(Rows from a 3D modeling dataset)
——
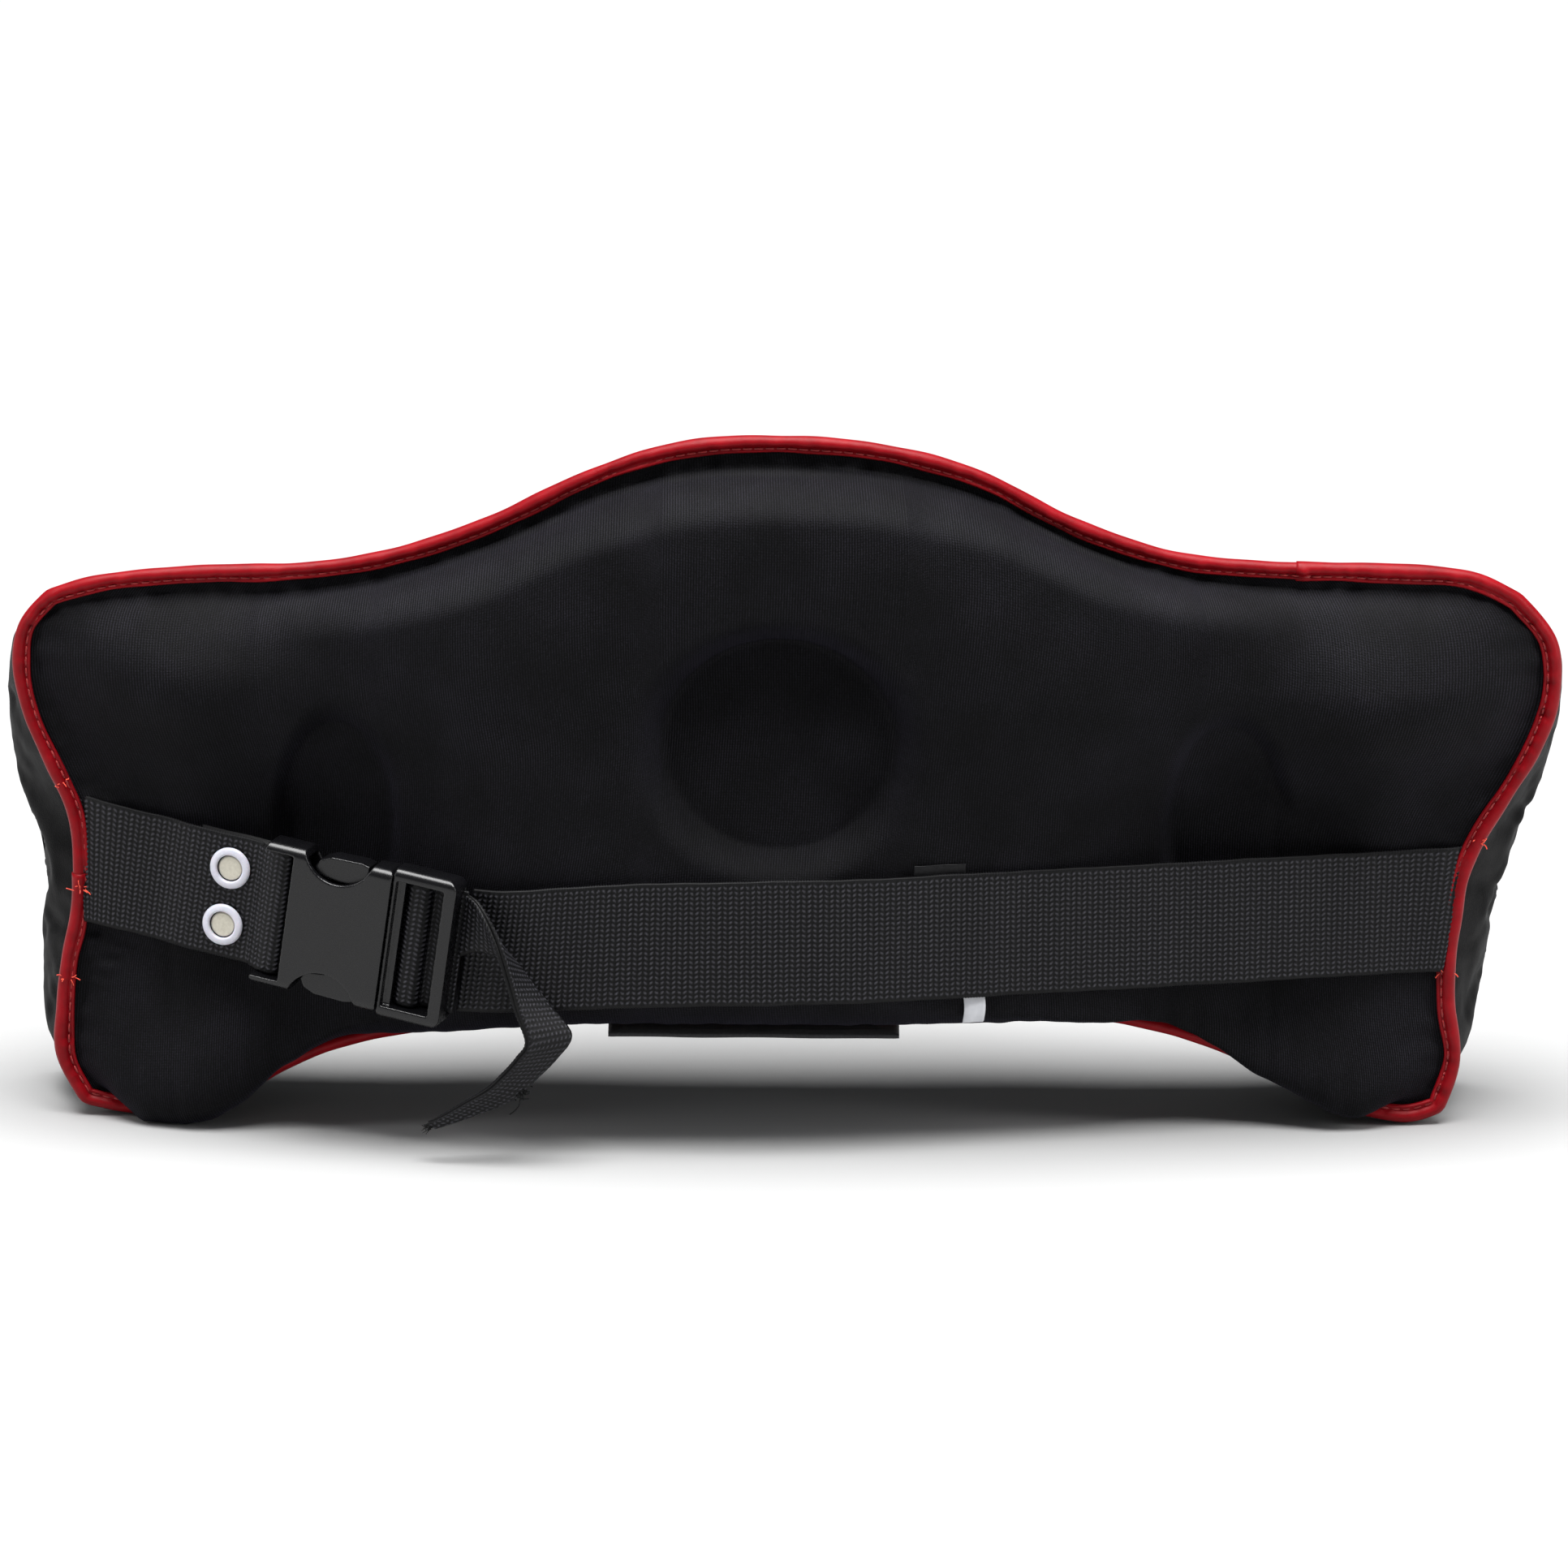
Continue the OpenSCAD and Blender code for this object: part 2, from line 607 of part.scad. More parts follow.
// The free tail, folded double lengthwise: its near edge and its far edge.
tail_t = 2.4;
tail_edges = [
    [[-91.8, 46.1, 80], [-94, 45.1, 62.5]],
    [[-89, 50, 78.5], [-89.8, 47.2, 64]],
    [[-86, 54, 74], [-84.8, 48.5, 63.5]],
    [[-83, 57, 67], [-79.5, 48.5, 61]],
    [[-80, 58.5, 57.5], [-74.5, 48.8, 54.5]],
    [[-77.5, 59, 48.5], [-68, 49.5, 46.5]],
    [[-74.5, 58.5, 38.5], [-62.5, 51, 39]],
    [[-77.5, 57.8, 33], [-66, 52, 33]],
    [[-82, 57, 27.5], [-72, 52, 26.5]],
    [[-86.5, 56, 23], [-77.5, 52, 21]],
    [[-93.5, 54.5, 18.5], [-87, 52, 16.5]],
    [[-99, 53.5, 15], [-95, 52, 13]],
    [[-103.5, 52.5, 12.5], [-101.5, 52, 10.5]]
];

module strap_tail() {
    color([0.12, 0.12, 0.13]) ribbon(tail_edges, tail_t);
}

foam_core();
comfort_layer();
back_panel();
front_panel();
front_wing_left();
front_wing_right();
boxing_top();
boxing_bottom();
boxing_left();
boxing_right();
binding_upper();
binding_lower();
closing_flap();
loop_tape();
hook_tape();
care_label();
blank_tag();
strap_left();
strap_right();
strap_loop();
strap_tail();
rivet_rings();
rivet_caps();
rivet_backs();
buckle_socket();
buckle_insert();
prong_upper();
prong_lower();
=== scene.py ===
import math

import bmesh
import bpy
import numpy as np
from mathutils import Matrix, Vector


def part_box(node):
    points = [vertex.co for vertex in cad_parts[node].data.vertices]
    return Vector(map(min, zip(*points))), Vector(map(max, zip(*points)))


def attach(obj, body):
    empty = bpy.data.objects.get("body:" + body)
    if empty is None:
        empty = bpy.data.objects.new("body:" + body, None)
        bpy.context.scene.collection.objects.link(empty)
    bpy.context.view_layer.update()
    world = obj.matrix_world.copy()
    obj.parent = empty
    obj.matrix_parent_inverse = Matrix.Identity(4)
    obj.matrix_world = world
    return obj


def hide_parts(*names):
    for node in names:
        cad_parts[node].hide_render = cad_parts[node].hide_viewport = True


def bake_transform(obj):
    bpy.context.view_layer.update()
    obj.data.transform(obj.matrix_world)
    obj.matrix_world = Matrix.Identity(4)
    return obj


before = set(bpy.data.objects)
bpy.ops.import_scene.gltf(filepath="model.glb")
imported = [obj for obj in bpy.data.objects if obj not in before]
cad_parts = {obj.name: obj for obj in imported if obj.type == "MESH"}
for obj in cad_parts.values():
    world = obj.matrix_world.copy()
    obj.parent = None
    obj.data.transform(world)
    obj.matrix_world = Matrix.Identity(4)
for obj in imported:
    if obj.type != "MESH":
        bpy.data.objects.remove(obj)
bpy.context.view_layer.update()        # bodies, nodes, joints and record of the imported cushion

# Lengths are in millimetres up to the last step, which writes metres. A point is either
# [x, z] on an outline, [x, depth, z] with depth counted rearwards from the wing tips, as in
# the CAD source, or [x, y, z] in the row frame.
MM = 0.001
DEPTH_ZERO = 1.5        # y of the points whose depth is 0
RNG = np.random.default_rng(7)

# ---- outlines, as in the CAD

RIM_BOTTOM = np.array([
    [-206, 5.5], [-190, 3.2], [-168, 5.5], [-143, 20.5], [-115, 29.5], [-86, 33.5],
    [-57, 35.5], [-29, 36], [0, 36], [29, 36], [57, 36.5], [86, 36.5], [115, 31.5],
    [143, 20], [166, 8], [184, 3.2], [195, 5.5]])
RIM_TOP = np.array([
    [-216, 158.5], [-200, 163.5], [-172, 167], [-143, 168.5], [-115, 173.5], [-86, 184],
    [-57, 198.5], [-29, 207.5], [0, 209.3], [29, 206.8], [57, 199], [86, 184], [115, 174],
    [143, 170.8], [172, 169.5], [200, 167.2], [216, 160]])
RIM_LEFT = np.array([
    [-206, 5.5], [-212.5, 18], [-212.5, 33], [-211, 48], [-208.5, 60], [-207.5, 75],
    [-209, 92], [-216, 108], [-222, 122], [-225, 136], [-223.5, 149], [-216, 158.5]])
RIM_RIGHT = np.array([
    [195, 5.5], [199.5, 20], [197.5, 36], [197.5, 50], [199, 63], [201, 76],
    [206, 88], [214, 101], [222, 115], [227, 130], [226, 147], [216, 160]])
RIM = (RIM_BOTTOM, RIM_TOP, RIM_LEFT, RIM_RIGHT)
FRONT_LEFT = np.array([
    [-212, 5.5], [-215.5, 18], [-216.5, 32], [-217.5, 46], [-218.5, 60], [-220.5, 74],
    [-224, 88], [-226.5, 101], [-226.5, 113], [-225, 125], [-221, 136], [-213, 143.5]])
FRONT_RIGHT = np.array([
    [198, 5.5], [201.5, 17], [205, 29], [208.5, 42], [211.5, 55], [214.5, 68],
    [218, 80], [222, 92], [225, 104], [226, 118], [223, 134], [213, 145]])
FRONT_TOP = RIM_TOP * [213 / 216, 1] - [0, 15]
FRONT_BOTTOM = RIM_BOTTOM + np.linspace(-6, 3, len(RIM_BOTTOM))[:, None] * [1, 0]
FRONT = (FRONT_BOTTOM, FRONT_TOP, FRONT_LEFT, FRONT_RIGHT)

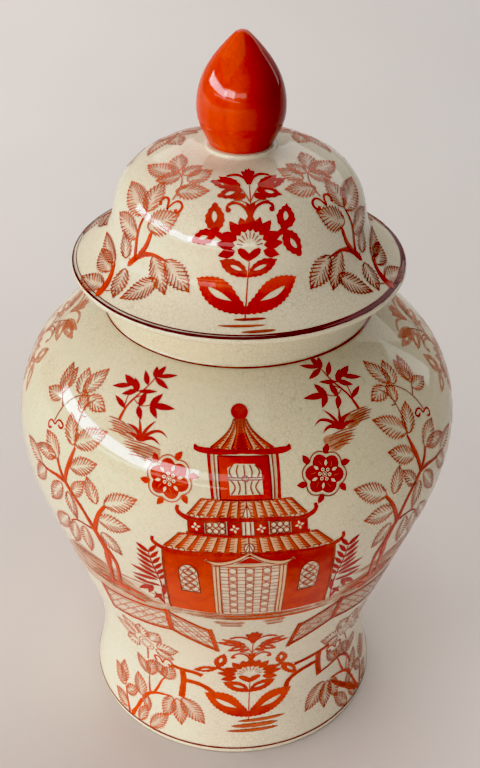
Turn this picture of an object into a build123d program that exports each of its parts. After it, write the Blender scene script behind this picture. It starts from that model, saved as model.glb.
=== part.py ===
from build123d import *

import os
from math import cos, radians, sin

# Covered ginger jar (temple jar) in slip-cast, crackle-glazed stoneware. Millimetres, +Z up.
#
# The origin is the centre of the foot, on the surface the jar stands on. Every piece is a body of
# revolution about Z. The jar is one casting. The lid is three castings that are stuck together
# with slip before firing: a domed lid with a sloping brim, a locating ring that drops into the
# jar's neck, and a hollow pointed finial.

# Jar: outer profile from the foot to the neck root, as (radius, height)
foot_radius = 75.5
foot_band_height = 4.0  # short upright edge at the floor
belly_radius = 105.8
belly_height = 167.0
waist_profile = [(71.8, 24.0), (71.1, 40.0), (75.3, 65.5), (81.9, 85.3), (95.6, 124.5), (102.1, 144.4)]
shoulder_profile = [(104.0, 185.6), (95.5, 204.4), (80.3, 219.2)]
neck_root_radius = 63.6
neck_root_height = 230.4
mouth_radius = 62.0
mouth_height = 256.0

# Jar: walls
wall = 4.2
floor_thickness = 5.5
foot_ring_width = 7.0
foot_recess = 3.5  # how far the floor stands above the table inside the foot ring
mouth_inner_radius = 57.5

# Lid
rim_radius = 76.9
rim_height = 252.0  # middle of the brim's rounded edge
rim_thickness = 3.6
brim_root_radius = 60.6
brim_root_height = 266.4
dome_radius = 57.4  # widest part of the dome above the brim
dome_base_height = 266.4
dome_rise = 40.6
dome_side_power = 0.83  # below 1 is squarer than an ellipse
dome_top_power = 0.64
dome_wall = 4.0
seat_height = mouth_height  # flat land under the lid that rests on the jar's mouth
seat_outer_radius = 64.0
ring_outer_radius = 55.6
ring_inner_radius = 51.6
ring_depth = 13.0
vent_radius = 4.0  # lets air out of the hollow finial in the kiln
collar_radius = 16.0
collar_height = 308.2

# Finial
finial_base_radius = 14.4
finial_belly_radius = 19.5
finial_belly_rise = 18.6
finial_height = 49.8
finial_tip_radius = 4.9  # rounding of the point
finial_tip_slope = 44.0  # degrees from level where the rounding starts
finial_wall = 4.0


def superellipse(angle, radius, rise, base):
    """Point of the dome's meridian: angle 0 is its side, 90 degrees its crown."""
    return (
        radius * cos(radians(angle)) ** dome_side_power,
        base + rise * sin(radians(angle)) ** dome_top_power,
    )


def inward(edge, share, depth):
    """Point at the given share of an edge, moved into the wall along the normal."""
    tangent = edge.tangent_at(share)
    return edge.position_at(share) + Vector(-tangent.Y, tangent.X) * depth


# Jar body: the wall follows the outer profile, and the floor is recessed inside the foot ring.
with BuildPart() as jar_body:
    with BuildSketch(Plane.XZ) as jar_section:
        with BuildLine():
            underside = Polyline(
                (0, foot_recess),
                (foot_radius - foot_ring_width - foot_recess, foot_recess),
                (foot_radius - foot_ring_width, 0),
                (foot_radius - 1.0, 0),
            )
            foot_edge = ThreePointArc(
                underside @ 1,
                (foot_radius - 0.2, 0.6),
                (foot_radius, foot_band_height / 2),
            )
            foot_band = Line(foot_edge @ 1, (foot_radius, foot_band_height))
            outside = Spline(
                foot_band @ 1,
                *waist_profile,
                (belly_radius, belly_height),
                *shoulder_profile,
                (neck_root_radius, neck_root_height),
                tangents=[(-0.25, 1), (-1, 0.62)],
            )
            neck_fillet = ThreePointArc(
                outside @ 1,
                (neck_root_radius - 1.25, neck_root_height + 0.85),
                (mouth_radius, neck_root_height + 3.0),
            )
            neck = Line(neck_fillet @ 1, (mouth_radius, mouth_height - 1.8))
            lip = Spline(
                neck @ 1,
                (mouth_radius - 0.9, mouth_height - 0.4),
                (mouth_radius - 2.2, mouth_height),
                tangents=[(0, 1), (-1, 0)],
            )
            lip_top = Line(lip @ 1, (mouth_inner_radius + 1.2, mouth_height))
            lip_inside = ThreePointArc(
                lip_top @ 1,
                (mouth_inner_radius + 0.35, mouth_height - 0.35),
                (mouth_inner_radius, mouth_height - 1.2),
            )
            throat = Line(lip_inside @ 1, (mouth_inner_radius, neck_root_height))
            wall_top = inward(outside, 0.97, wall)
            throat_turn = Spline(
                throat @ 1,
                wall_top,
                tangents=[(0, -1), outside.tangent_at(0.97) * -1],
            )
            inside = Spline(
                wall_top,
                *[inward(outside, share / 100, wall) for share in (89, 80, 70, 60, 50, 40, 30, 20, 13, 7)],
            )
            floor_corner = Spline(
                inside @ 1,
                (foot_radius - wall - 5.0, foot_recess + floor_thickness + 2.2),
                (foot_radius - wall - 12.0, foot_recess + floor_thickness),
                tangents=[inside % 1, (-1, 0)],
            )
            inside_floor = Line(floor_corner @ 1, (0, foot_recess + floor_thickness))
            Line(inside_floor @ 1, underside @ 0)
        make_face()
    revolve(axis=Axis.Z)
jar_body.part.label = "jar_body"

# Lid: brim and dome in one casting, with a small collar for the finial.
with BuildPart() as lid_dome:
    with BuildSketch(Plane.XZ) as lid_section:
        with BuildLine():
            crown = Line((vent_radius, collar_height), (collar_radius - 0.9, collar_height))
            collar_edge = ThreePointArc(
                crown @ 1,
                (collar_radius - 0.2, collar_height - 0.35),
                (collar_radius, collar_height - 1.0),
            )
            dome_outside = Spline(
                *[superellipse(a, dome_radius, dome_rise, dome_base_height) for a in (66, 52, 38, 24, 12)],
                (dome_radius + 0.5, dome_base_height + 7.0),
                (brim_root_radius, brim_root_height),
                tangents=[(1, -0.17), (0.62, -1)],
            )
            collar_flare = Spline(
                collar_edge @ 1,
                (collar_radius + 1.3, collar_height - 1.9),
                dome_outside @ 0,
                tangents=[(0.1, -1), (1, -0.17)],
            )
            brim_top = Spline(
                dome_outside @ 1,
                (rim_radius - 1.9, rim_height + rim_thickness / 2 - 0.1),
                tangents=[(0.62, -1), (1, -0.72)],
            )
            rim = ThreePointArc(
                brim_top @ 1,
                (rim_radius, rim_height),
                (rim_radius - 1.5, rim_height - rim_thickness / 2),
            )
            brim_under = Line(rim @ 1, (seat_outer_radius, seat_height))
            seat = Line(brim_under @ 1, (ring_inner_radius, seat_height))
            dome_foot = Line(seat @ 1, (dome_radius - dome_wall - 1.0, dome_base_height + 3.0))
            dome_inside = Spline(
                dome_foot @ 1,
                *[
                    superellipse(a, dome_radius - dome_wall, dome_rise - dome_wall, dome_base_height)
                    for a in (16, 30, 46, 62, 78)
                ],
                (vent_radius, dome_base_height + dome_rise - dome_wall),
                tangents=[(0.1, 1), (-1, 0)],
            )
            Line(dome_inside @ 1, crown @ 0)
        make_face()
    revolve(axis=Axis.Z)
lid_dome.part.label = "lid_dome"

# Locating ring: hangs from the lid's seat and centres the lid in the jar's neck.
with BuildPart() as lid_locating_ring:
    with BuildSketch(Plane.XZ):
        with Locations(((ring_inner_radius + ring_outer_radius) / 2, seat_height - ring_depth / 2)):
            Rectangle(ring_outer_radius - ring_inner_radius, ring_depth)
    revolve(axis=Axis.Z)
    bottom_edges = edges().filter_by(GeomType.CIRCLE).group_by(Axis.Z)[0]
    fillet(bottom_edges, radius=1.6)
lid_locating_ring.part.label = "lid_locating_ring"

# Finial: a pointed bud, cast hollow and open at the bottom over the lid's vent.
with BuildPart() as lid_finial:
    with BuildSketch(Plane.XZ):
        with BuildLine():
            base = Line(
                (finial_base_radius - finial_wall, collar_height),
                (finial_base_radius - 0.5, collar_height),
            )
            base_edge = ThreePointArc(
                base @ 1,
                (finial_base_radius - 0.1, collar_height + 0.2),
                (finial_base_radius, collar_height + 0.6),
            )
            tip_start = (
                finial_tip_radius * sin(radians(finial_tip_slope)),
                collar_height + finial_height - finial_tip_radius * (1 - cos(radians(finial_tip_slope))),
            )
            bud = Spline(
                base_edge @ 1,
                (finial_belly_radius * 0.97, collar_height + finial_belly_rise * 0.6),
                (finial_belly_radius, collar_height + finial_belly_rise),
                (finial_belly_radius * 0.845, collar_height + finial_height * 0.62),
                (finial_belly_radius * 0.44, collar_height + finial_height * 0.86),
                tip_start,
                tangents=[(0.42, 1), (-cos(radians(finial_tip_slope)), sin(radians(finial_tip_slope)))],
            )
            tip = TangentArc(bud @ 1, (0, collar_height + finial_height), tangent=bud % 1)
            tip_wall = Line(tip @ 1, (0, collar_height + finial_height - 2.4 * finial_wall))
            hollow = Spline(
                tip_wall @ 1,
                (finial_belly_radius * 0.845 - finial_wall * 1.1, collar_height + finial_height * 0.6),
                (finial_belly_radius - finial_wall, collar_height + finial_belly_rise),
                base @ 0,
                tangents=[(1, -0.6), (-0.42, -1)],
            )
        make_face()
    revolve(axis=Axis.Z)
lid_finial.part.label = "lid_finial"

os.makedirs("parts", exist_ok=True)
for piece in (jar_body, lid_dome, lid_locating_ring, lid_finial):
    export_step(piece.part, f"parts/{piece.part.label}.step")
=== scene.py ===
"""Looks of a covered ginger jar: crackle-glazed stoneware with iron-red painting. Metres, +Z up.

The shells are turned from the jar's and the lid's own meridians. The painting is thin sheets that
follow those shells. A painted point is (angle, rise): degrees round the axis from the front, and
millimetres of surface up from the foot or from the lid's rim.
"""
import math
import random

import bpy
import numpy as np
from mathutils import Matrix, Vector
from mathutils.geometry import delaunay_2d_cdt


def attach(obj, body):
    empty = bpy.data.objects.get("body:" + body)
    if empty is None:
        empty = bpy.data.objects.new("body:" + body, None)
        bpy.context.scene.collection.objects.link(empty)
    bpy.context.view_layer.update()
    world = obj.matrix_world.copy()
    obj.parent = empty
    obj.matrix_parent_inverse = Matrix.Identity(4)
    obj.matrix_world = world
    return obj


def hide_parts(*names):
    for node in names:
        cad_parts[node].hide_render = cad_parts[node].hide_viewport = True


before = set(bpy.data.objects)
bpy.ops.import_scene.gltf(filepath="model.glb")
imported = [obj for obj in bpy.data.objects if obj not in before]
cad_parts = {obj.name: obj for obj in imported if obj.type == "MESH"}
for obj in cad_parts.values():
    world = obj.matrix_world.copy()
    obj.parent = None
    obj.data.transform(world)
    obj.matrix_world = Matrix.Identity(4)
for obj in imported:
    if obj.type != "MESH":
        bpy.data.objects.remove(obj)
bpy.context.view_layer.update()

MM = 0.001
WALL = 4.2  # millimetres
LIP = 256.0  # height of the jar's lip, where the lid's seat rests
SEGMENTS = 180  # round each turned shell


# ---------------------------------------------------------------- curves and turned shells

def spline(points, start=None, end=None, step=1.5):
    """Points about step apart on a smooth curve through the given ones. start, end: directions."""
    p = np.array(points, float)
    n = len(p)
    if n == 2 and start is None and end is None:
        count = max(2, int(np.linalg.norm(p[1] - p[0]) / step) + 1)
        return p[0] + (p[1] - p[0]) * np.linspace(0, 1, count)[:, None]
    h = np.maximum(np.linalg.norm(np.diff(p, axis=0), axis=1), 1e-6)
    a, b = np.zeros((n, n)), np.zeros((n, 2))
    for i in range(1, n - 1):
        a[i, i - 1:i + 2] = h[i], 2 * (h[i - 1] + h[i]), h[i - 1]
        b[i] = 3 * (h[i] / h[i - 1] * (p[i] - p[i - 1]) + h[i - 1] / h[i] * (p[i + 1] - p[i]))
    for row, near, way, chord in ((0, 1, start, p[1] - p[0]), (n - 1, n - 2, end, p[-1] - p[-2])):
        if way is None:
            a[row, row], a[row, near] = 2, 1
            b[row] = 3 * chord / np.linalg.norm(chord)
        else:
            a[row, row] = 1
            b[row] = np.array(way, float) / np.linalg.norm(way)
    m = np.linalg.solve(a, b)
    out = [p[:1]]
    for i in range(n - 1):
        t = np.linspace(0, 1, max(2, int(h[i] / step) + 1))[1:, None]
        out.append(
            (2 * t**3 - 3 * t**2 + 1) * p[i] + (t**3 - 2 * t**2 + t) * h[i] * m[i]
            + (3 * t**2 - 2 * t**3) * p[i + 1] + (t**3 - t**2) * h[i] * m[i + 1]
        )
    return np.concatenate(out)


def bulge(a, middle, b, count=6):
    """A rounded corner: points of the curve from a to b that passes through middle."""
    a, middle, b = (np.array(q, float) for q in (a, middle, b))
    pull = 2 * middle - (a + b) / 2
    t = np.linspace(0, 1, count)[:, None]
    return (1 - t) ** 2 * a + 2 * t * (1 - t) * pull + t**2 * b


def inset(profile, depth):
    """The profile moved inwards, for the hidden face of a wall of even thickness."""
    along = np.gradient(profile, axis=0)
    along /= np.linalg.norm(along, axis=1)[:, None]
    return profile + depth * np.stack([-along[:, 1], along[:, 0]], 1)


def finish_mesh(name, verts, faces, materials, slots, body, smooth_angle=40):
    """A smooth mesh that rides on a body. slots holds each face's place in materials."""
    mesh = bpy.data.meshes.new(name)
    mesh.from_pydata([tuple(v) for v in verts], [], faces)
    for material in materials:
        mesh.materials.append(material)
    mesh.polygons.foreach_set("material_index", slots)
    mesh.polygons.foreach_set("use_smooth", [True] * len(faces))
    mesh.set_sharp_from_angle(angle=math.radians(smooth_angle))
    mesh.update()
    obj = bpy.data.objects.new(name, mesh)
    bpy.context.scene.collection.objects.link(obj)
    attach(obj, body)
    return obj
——
Repeat the span of lines that opens with the line holding "for piece in" and closes with the line holding "and turned shells", exactly as it stands.

for piece in (jar_body, lid_dome, lid_locating_ring, lid_finial):
    export_step(piece.part, f"parts/{piece.part.label}.step")
=== scene.py ===
"""Looks of a covered ginger jar: crackle-glazed stoneware with iron-red painting. Metres, +Z up.

The shells are turned from the jar's and the lid's own meridians. The painting is thin sheets that
follow those shells. A painted point is (angle, rise): degrees round the axis from the front, and
millimetres of surface up from the foot or from the lid's rim.
"""
import math
import random

import bpy
import numpy as np
from mathutils import Matrix, Vector
from mathutils.geometry import delaunay_2d_cdt


def attach(obj, body):
    empty = bpy.data.objects.get("body:" + body)
    if empty is None:
        empty = bpy.data.objects.new("body:" + body, None)
        bpy.context.scene.collection.objects.link(empty)
    bpy.context.view_layer.update()
    world = obj.matrix_world.copy()
    obj.parent = empty
    obj.matrix_parent_inverse = Matrix.Identity(4)
    obj.matrix_world = world
    return obj


def hide_parts(*names):
    for node in names:
        cad_parts[node].hide_render = cad_parts[node].hide_viewport = True


before = set(bpy.data.objects)
bpy.ops.import_scene.gltf(filepath="model.glb")
imported = [obj for obj in bpy.data.objects if obj not in before]
cad_parts = {obj.name: obj for obj in imported if obj.type == "MESH"}
for obj in cad_parts.values():
    world = obj.matrix_world.copy()
    obj.parent = None
    obj.data.transform(world)
    obj.matrix_world = Matrix.Identity(4)
for obj in imported:
    if obj.type != "MESH":
        bpy.data.objects.remove(obj)
bpy.context.view_layer.update()

MM = 0.001
WALL = 4.2  # millimetres
LIP = 256.0  # height of the jar's lip, where the lid's seat rests
SEGMENTS = 180  # round each turned shell


# ---------------------------------------------------------------- curves and turned shells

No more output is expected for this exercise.